Fisheries-relevant capital includes the natural, human, physical, and financial resources needed and used by fishery participants and communities to sustain their activities and generate associated benefits (e.g., livelihood, recreation, sustenance). Natural capital consists of the ecological system, including living resources and habitat. Human capital includes people, and the skills and knowledge they possess individually and collectively. Physical capital includes vessels, equipment, gear, ports and other landing sites and facilities, and seafood processing facilities. Financial capital includes the monetary resources used to purchase or provide physical capital and goods and services to enable human activities. Understanding the types of capital needed, available, and used by fishery participants, fisheries, and communities is useful for better understanding fisher-related behavior, social and economic impacts, and opportunities and challenges to effective adaptation to environmental and regulatory change.
Employment relevant to fisheries and their management includes part- and full- time, seasonal, and year-round jobs in fishing and seafood production and those jobs associated with the provision of supporting infrastructure and goods and services, including related research and management activities. Changes in fishing opportunities and activities can have direct, indirect, and induced effects on employment among fishery participants, goods and service providers, and others in the associated communities and economies. Jobs gained or lost in one part of the human system affect those in other parts of the system. Employment information is useful for evaluating the impacts of management change on fishery participants, communities, and economies.

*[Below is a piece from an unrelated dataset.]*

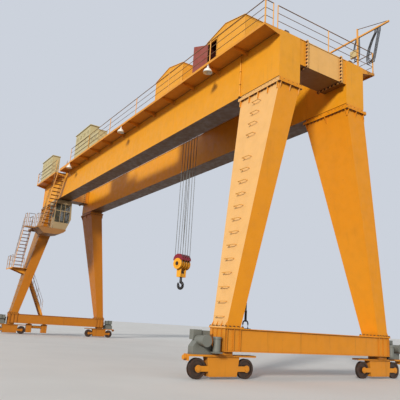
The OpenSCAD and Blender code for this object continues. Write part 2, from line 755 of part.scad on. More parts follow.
// Guard bent over the tops of the sheaves, slotted for the rope falls, on two inner plates.
module block_guard() {
  r = 356;
  up = 190;
  color([0.45, 0.12, 0.12]) at_block(1390) {
    difference() {
      translate([0, 0, up]) rotate([90, 0, 0]) difference() {
        cylinder(r = r, h = 900, center = true);
        cylinder(r = r - 8, h = 910, center = true);
        translate([0, -r, 0]) cube([3 * r, 2 * r, 920], center = true);
      }
      for (s = [-1, 1]) for (y = [-340, -150, 150, 340]) {
        box(s * rope_x - 45, s * rope_x + 45, y - 32, y + 32, up + 150, up + 330);
      }
    }
    for (s = [-1, 1]) translate([0, s * 218, 0]) {
      slab_y(-5, 5, [[-150, 65.3], [150, 65.3], [200, up], [200, up + 286], [-200, up + 286], [-200, up]]);
    }
  }
}

// Single hook: bowl, tapering tip, neck, threaded shank and the nut on the crosshead.
module hook() {
  r = 170;
  d = 112;
  c = r + d / 2;
  nut_z = 1390 - 520 + clear;
  color([0.08, 0.08, 0.08]) at_block(0) {
    translate([0, 0, c]) rotate([90, 0, 0]) rotate([0, 0, 180]) rotate_extrude(angle = 270) {
      translate([r, 0]) circle(d = d);
    }
    translate([-r, 0, c]) cylinder(d1 = d, d2 = 70, h = 120);
    translate([-r, 0, c + 120]) sphere(d = 70);
    translate([0, 0, c + r - 14]) cylinder(d = 124, h = 190);
    translate([0, 0, c + r + 150]) cylinder(d = 100, h = nut_z - c - r - 130);
    translate([0, 0, nut_z]) cylinder(d = 190, h = 70, $fn = 6);
  }
}

// The festoon's channel track beside the trolley, on posts, run out past the near end.
module festoon_track() {
  y = go - 90;
  z = top + 1580;
  n = 10;
  color(yellow) {
    difference() {
      box(-L + 400, L + 1460, y + 30, y + 90, z - 35, z + 35);
      box(-L + 390, L + 1470, y + 38, y + 82, z - 40, z + 27);
    }
    for (i = [0:n]) {
      x = -L + 500 + i * (2 * L - 660) / n;
      box(x - 30, x + 30, y - 30, y + 30, top, i == n ? top + 1980 : z + 35);
    }
    bar([L - 160, y, top + 1960], [L + 1400, y + 60, z + 45], 30);
  }
}

// A cable through a run of points, round at the bends.
module cable(pts, d) {
  for (i = [1:len(pts) - 1]) bar(pts[i - 1], pts[i], d);
  for (i = [1:len(pts) - 2]) translate(pts[i]) sphere(d = d + 2, $fn = 16);
}

// The supply cables, gathered in two bundles of loops under the run-out end of the track.
// The wind has blown the outer bundle over to one side.
module festoon_cables() {
  y = go - 30;
  z = top + 1607 - clear;
  d = 36;
  gap = 60;
  color([0.12, 0.12, 0.12]) {
    for (i = [0:2]) translate([L, y, z]) cable(concat(
      [for (p = [[860, 0], [860, -60], [840, -230], [640, -520], [480, -850], [390, -1180], [385, -1380],
        [440, -1470]]) [p[0] - i * gap, 0, p[1] - (p[1] < -1400 ? i * gap : 0)]],
      [for (p = [[540, -1470], [610, -1370], [690, -1050], [800, -600], [895, -230], [905, -60],
        [905, 0]]) [p[0] + i * gap, 0, p[1] - (p[1] < -1400 ? i * gap : 0)]]), d);
    for (i = [0:1]) translate([L, y, z]) cable(concat(
      [for (p = [[-215, 0], [-215, -60], [-330, -330], [-380, -600], [-370, -900],
        [-320, -1080]]) [p[0] - i * gap, 0, p[1] - (p[1] < -1000 ? i * gap : 0)]],
      [for (p = [[-230, -1080], [-175, -950], [-150, -600], [-165, -60],
        [-165, 0]]) [p[0] + i * gap, 0, p[1] - (p[1] < -1000 ? i * gap : 0)]]), d);
  }
}

girder_front();
girder_rear();
trolley_rails();
tie_beams();
legs_near();
legs_far();
sill_beams();
bogies();
travel_drives();
rail_clamp();
wheel_front_near_outer();
wheel_front_near_inner();
wheel_rear_near_inner();
wheel_rear_near_outer();
wheel_front_far_outer();
wheel_front_far_inner();
wheel_rear_far_inner();
wheel_rear_far_outer();
step_irons();
walkway_front();
walkway_rear();
railing_front();
railing_rear();
railing_ends();
lamps();
electrical_cabinets();
cabin_shell();
cabin_glass();
cabin_door();
cabin_platform();
stair_lower();
stair_middle();
stair_upper();
stair_landings();
stair_railings();
trolley_frame();
winch_gear();
winch_houses();
winch_house_door();
ropes();
hook_block();
block_guard();
hook();
festoon_track();
festoon_cables();
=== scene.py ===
# %% [markdown]
# # Dressing a gantry crane
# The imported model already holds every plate, wheel and stair of the crane, in metres.
# This lesson loads it, gives each piece the paint, dirt and wear of a crane that has stood
# outdoors for years, and adds what is too fine for the model: bolts, wall seams, rope
# strands and rail clips. A few new pieces, such as the hook block and the handrails, stand
# in for the model's own, because a closer look at the photograph changed their sizes.

# %% Load the crane
import json
import math

import bmesh
import bpy
from bmesh.types import BMEdge, BMFace, BMVert
from mathutils import Matrix, Vector


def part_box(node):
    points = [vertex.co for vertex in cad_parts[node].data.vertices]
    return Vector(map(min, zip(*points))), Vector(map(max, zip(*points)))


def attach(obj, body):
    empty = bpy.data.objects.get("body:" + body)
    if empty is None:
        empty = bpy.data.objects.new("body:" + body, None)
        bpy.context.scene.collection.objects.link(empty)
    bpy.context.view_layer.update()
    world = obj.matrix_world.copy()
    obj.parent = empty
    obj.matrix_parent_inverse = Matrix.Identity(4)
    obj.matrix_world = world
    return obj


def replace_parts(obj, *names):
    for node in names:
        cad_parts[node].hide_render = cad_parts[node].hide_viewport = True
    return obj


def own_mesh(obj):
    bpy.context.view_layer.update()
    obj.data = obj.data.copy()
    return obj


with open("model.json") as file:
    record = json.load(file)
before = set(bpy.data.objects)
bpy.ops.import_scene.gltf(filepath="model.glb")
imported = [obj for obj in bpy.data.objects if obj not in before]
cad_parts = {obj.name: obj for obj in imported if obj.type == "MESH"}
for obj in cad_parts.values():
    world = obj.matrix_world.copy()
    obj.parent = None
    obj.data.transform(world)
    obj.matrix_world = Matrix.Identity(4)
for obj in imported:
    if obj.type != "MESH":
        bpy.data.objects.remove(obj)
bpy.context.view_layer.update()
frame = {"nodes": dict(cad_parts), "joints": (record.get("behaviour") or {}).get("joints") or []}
nodes = frame["nodes"]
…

Revenues consist of payments received by fishery participants and businesses for fish landed, handled, processed, and sold. Revenue also includes payments received for fishery-related goods and services, ranging from charter fishing trips to vessel, gear, equipment, gear sales, boat rentals, fuel, bait, and ice. Revenues may originate and circulate primarily within a community, although they typically come from and/or circulate outside a given community. Information about fishery-related revenues is useful for assessing the impacts of changing resource availability and management on fishery participants, fisheries, fishing communities, and the overall economy. Moreover, changes in revenues, such as the ex-vessel price for commercially-caught species can signal a change in fishing practices.